Cherry leaf spot infections
Cherry leaf spot infections continue to develop. Maintain cover sprays to keep the trees healthy for next year. Photo by Mike Reinke, MSU Extension.

Plum harvest of Shiro, Vibrant, Vanette, Morris and Santa Rosa have started in some locations. Brown rot is showing up on fruit damaged by insects. Mature plum curculio larvae are being seen in ripening plums. Plums held on the tree until soft ripe are susceptible to spotted wing Drosophila (SWD) attack.

Apple fruit are 2-plus inches in diameter. The sooty blotch and flyspeck model predicts that infections of these diseases are likely established in orchards and need ongoing treatment, with reapplication when rain has likely reduced coverage. Apple maggot emergence is increasing. Place traps to monitor susceptible sites. Codling moth and oriental fruit moth entries into fruit are also showing up now.

Pear Bartlett fruit are large enough to be susceptible to codling moth damage. Like apples, protect pears against sooty blotch and fly speck. Pear psylla are easier to find.

Small fruit

Japanese beetle populations are decreasing. Spotted wing Drosophila (SWD) numbers are rising in southwest Michigan with cooler, humid weather. We are seeing traps with catches in the hundreds of flies. SWD numbers increase rapidly in August. Leaf samples for foliar tissue analysis should be collected from mid-July to mid-August.

SWD trap
Spotted wing Drosophila numbers continue to rise. Some traps in southwest Michigan are catching hundreds of flies per week. Photo by Mike Reinke, MSU Extension.

Many hybrid grapes are beginning veraison. Veraison should begin soon in Vinifera and juice grapes. The disease focus now is on preventing or reducing the spread of downy mildew and powdery mildew. Choose fungicides carefully to control both diseases. Downy mildew favors wet conditions and spreads rapidly now that we have heavy dews almost every morning. Scout for downy mildew on the leaves and protect the leaves from infection. Downy mildew can defoliate the vines in August. Powdery mildew does not need free water. It prefers high humidity and warm weather. Powdery mildew seems to be widespread this year.

As clusters close, remember botrytis bunch rot. To reduce this disease at harvest, good fungicide coverage is needed inside clusters now.
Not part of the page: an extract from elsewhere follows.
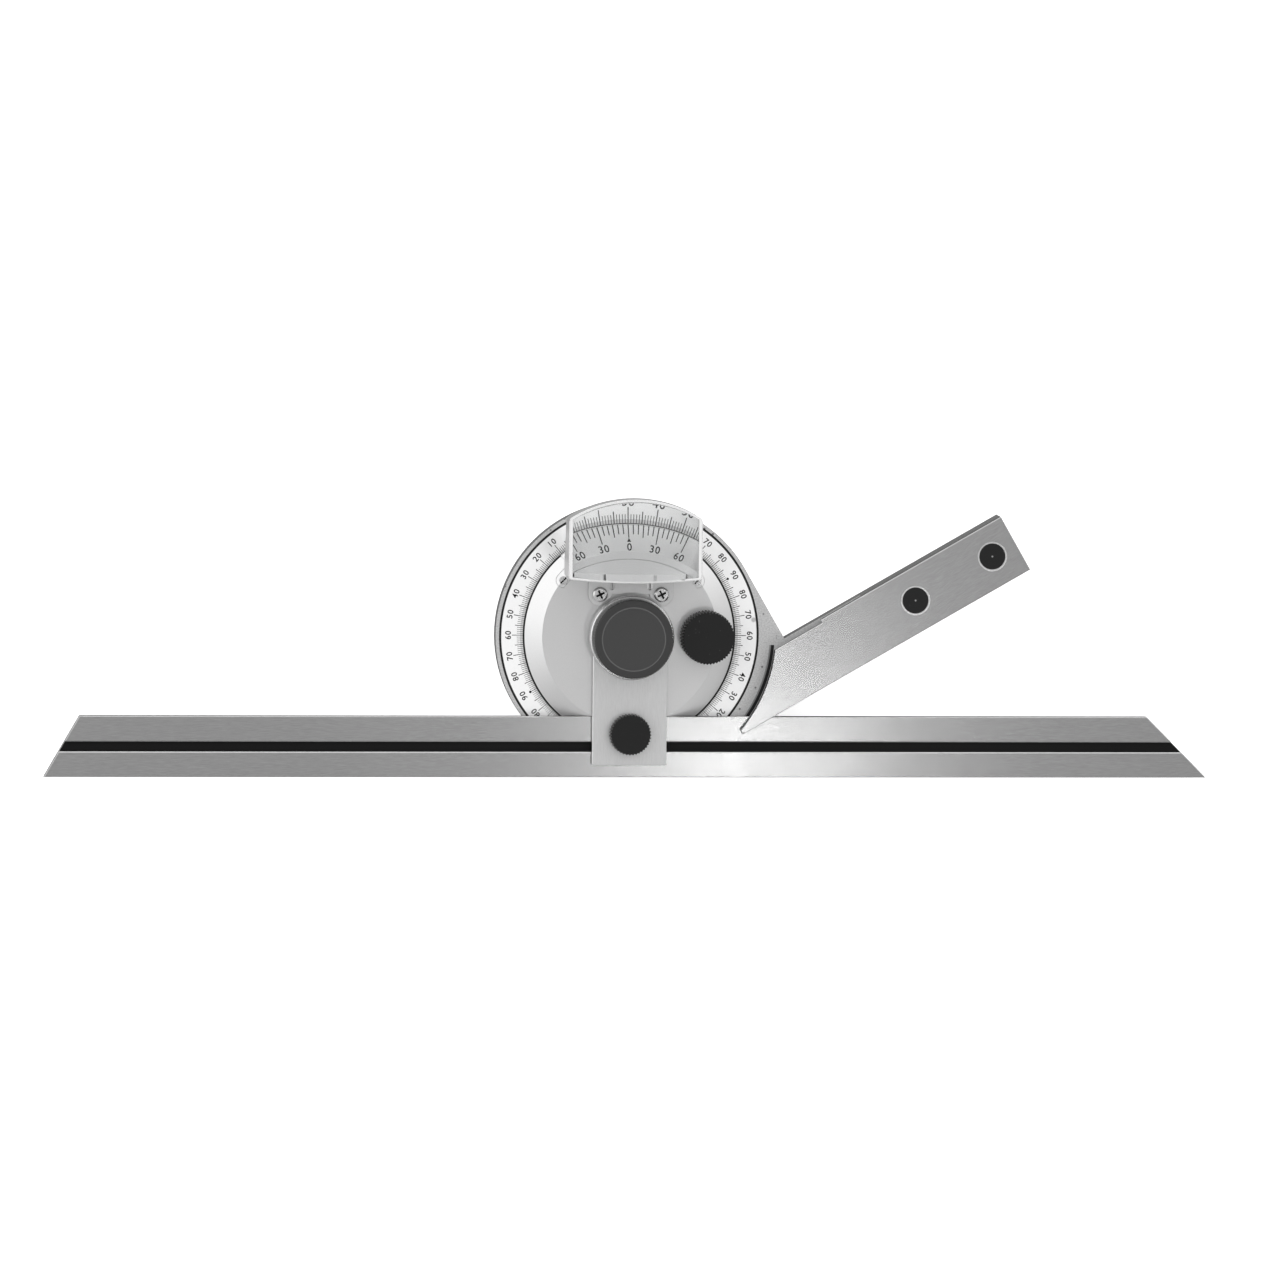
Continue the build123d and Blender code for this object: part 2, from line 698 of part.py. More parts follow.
# Lock washer between the clamp plate and the lock nut
with BuildPart() as lock_washer:
    washer(lock_washer_radius, pivot_thread_radius + shaft_gap, clamp_plate_top, lock_washer_top)
save(lock_washer.part, "lock_washer")

# Lock nut: bright flange on the pivot stud, with a recess for the cap's spigot
with BuildPart() as lock_nut:
    disc((0, 0), lock_nut_radius, lock_nut_bottom, lock_nut_top)
    chamfer(lock_nut.edges().filter_by(GeomType.CIRCLE), lock_nut_chamfer)
    disc((0, 0), pivot_thread_radius + thread_gap, lock_nut_bottom, lock_nut_top, Mode.SUBTRACT)
    disc((0, 0), lock_spigot_radius, lock_nut_top - lock_spigot_depth, lock_nut_top, Mode.SUBTRACT)
save(lock_nut.part, "lock_nut")

# Lock cap: dark finely knurled grip, pressed into the nut
with BuildPart() as lock_cap:
    heights = (lock_nut_top, lock_cap_top)
    knurled(lock_cap_radius, lock_knurl_depth, lock_knurl_pitch, *heights, lock_cap_chamfer)
    disc((0, 0), lock_spigot_radius, lock_nut_top - lock_spigot_depth + turning_gap, lock_nut_top)
    with BuildSketch(Plane.XY.offset(lock_cap_top)):
        Circle(cap_ring_radius + cap_ring_width / 2)
        Circle(cap_ring_radius - cap_ring_width / 2, mode=Mode.SUBTRACT)
    extrude(amount=-cap_ring_depth, mode=Mode.SUBTRACT)
save(lock_cap.part, "lock_cap")

# Magnifier bracket: springy sheet with two slits, brazed under the magnifier's near wall
with BuildPart() as magnifier_bracket:
    with BuildSketch(Plane.XY.offset(plateau_top)):
        with Locations((0, (bracket_screw_y + bracket_end) / 2)):
            Rectangle(2 * bracket_half_width, bracket_end - bracket_screw_y)
        with Locations(*bracket_screw_places):
            Circle(bracket_ear_radius)
        for side in (-1, 1):
            with Locations((side * bracket_slit_x, (bracket_slit_start + bracket_end) / 2)):
                Rectangle(bracket_slit_width, bracket_end - bracket_slit_start, mode=Mode.SUBTRACT)
            with Locations((side * bracket_slit_x, bracket_slit_start)):
                Circle(bracket_slit_end_radius, mode=Mode.SUBTRACT)
        Circle(bracket_hub_radius, mode=Mode.SUBTRACT)
    extrude(amount=bracket_thickness)
    for place in bracket_screw_places:
        disc(place, bracket_screw_shank_radius, plateau_top, bracket_top, Mode.SUBTRACT)
save(magnifier_bracket.part, "magnifier_bracket")

# Two cross-slotted screws of the bracket
with BuildPart() as bracket_screws:
    head_top = bracket_top + bracket_screw_head_height
    for place in bracket_screw_places:
        disc(place, bracket_screw_head_radius, bracket_top, head_top)
    chamfer(bracket_screws.edges().group_by(Axis.Z)[-1], bracket_screw_bevel)
    for place in bracket_screw_places:
        disc(place, bracket_screw_shank_radius, bracket_top - bracket_screw_length, bracket_top)
        for angle in (25, 115):
            slot(place, cross_slot_length, cross_slot_width, head_top - cross_slot_depth, head_top, angle)
save(bracket_screws.part, "bracket_screws")

# Magnifier frame: tall walls round the lens, cut away towards the far end to let light in
with BuildPart() as magnifier_frame:
    extrude(bezel_outline(bracket_top), amount=bezel_height)
    chamfer(magnifier_frame.faces().sort_by(Axis.Z)[-1].outer_wire().edges(), bezel_edge_bevel)
    extrude(bezel_opening(bracket_top), amount=bezel_height, mode=Mode.SUBTRACT)
    with BuildSketch(Plane.YZ):
        with BuildLine():
            Polyline(
                (bezel_skirt_start, bracket_top),
                (bezel_crown_top, bracket_top),
                (bezel_crown_top, bracket_top + bezel_skirt_rise),
                close=True,
            )
        make_face()
    extrude(amount=bezel_half_width, both=True, mode=Mode.SUBTRACT)
save(magnifier_frame.part, "magnifier_frame")

# Magnifier lens: flat below and convex above, cemented into its frame
with BuildPart() as magnifier_lens:
    extrude(bezel_opening(lens_flat), amount=lens_thickness)
    with Locations((0, lens_centre, lens_flat + lens_thickness - lens_curvature)):
        Sphere(lens_curvature, mode=Mode.INTERSECT)
save(magnifier_lens.part, "magnifier_lens")

# Blade: grooved along its whole length, with its ends cut at the two set angles
with BuildPart() as blade:
    left_run = blade_width / tan(radians(blade_left_angle))
    right_run = blade_width / tan(radians(blade_right_angle))
    with BuildSketch(Plane.XY.offset(blade_bottom)):
        with BuildLine():
            Polyline(
                (-blade_length / 2, -working_edge),
                (blade_length / 2, -working_edge),
                (blade_length / 2 - right_run, -blade_inner_edge),
                (-blade_length / 2 + left_run, -blade_inner_edge),
                close=True,
            )
        make_face()
    extrude(amount=blade_thickness)
    chamfer(blade.faces().sort_by(Axis.Z)[-1].edges(), blade_edge_chamfer)
    with BuildSketch(Plane.YZ):
        with BuildLine():
            Polyline(*groove_section(0), close=True)
        make_face()
        with BuildLine():
            Polyline(
                (-blade_middle - groove_width / 2 - groove_mouth_width, blade_top),
                (-blade_middle - groove_width / 2, blade_top - groove_mouth_depth),
                (-blade_middle + groove_width / 2, blade_top - groove_mouth_depth),
                (-blade_middle + groove_width / 2 + groove_mouth_width, blade_top),
                close=True,
            )
        make_face()
    extrude(amount=blade_length, both=True, mode=Mode.SUBTRACT)
save(blade.part, "blade")
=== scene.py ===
import math
import bmesh
import bpy
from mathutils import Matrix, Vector


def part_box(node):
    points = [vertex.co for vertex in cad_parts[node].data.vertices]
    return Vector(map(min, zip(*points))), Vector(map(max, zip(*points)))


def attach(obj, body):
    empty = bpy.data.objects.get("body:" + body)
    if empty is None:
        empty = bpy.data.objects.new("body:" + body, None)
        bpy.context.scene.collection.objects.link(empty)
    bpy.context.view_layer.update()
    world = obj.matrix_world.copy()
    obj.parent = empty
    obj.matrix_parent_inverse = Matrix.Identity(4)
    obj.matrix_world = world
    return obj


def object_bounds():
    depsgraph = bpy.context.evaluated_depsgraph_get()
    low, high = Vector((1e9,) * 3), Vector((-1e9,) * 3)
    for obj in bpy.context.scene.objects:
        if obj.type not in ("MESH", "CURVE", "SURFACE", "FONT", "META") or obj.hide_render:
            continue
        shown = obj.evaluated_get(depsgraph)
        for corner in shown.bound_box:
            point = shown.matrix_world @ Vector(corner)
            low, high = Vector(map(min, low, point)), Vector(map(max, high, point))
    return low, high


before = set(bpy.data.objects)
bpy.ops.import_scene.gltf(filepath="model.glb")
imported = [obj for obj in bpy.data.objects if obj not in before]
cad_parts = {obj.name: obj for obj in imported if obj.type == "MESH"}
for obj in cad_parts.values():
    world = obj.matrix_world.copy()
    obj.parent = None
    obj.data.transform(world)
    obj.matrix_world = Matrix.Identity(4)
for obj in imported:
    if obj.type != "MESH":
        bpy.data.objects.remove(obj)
cadLow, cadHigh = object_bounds()
scene = bpy.context.scene
mm = 0.001
print("frame loaded:", len(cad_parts), "nodes")


# Small helpers for node trees

def addNode(tree, kind, settings=None, inputs=None):
    node = tree.nodes.new(kind)
    node.location = (220 * (len(tree.nodes) - 1), 0)
    for key, value in (settings or {}).items():
        setattr(node, key, value)
    for key, value in (inputs or {}).items():
        if isinstance(value, bpy.types.NodeSocket):
            tree.links.new(value, node.inputs[key])
        else:
            node.inputs[key].default_value = value
    return node


def math2(tree, operation, first, second):
    return addNode(tree, "ShaderNodeMath", {"operation": operation}, {0: first, 1: second}).outputs[0]


def mapRange(tree, value, fromLow, fromHigh, toLow, toHigh):
    inputs = {"Value": value, "From Min": fromLow, "From Max": fromHigh, "To Min": toLow, "To Max": toHigh}
    return addNode(tree, "ShaderNodeMapRange", None, inputs).outputs["Result"]


def newGroup(name, inputs, outputs):
    group = bpy.data.node_groups.new(name, "ShaderNodeTree")
    for socketName, default in inputs.items():
        kind = "NodeSocketVector" if isinstance(default, tuple) else "NodeSocketFloat"
        socket = group.interface.new_socket(name=socketName, in_out="INPUT", socket_type=kind)
        socket.default_value = default
    for socketName, kind in outputs.items():
        group.interface.new_socket(name=socketName, in_out="OUTPUT", socket_type="NodeSocket" + kind)
    return group, addNode(group, "NodeGroupInput"), addNode(group, "NodeGroupOutput")


def useGroup(tree, group, inputs=None):
    return addNode(tree, "ShaderNodeGroup", {"node_tree": group}, inputs)


# Effects shared by the finishes. Lengths in them are metres on the object.

def makeEdgeGroup():
    # rounded normals, and a mask of the arrises, where the finishes lay a painted highlight, on the bezel a
    # painted dark outline
    group, source, sink = newGroup("roundedEdge", {"Radius": 0.0002, "Sharpness": 4.0},
                                   {"Normal": "Vector", "Edge": "Float"})
    bevel = addNode(group, "ShaderNodeBevel", {"samples": 4}, {"Radius": source.outputs["Radius"]})
    geometry = addNode(group, "ShaderNodeNewGeometry")
    dot = addNode(group, "ShaderNodeVectorMath", {"operation": "DOT_PRODUCT"},
                  {0: bevel.outputs["Normal"], 1: geometry.outputs["Normal"]})
    turned = math2(group, "SUBTRACT", 1.0, dot.outputs["Value"])
    edge = addNode(group, "ShaderNodeMath", {"operation": "MULTIPLY", "use_clamp": True},
                   {0: turned, 1: source.outputs["Sharpness"]})
    group.links.new(bevel.outputs["Normal"], sink.inputs["Normal"])
    group.links.new(edge.outputs[0], sink.inputs["Edge"])
    return group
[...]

The start of egglaying from the third generation of grape berry moth should start this week (1620 GGD after biofix). Wild grape bloom is used as biofix for the grape berry moth model predicting timing for insecticide sprays. For 2020, approximate wild grape bloom dates are June 2 in Berrien and June 4 in Van Buren counties. This date can be entered into the grape berry moth model in Enviroweather to predict when egglaying will start for the third generation of berry moth. Using the approximate bloom dates above, the start of egglaying is Aug. 2 in Berrien and Aug. 7 in Van Buren counties.

Maintain good insecticide coverage for the remainder of the season for grape berry moth. For information on what to use and when, see: Mid-season management of grape berry moth. For growers who have had trouble with grape berry moth in the past, more than one spray may be needed about two weeks after the first.
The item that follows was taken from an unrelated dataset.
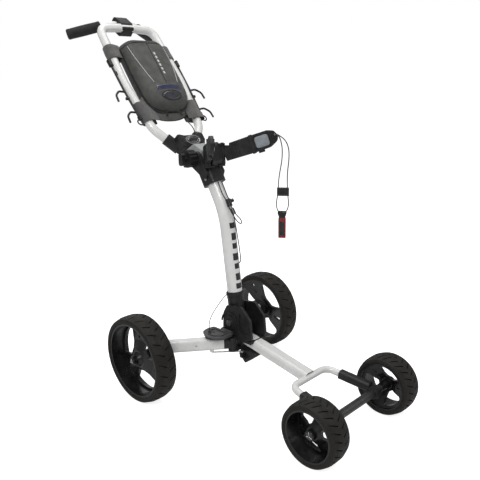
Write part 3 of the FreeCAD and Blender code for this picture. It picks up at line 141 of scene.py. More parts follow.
# ---- shader building --------------------------------------------------------
class Board:
    """Adds shader nodes to one tree and joins them."""

    def __init__(self, tree: bpy.types.NodeTree) -> None:
        """Keeps the tree that the nodes go into."""
        self.tree = tree

    def add(self, kind: str, values: dict | None = None, **settings: object) -> bpy.types.Node:
        """Adds a node.

        Args:
            kind: the node's type name.
            values: socket name or index to a number, a colour or an output socket.
            settings: the node's own properties.

        Returns:
            The new node.
        """
        node = self.tree.nodes.new(kind)
        for label, value in settings.items():
            setattr(node, label, value)
        for label, value in (values or {}).items():
            if isinstance(value, bpy.types.NodeSocket):
                self.tree.links.new(value, node.inputs[label])
            else:
                node.inputs[label].default_value = value
        return node

    def maths(self, operation: str, first: object, second: object = 0.0,
              clamp: bool = False) -> bpy.types.NodeSocket:
        """The output of a Math node."""
        node = self.add("ShaderNodeMath", {0: first, 1: second}, operation=operation, use_clamp=clamp)
        return node.outputs[0]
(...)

Blueberry harvest is continuing. Growers are finishing up Bluecrop and Jersey harvest is underway. Growers in the south are beginning Elliott harvest. Phomopsis cane collapse seems to have stopped. Maintain irrigation even after harvest to maintain plant vigor into the fall.
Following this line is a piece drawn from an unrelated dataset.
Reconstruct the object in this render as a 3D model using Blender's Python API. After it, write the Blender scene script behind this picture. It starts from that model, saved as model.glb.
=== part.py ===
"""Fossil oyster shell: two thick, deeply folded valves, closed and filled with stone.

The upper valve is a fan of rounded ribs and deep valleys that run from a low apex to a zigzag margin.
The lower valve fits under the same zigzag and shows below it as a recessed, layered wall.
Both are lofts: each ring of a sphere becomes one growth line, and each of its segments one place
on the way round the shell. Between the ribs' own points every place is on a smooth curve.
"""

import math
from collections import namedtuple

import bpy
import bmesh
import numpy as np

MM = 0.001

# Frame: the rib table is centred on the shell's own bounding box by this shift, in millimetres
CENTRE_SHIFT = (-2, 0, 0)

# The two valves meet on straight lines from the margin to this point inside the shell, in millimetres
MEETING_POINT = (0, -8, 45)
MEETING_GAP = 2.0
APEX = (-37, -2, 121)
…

Keep tight coverage for SWD. SWD really like the cooler conditions. SWD numbers usually climb quickly in August.

New strawberry growth is looking good in renovated fields. Maintain protection against potato leafhopper and leaf spot diseases.

Bramble harvest of summer red raspberry is winding down in the heat. Remove the spent floricanes to increase air circulation in the row and reduce disease pressure on the new primocanes. Blackberry harvest is underway.

SWD is the major insect pest of brambles and can destroy the crop quickly. Treat SWD as a disease and focus on keeping it out. Do not let this pest become established in the field. Pick ripe fruit frequently so that ripe fruit are not available to the pest for long.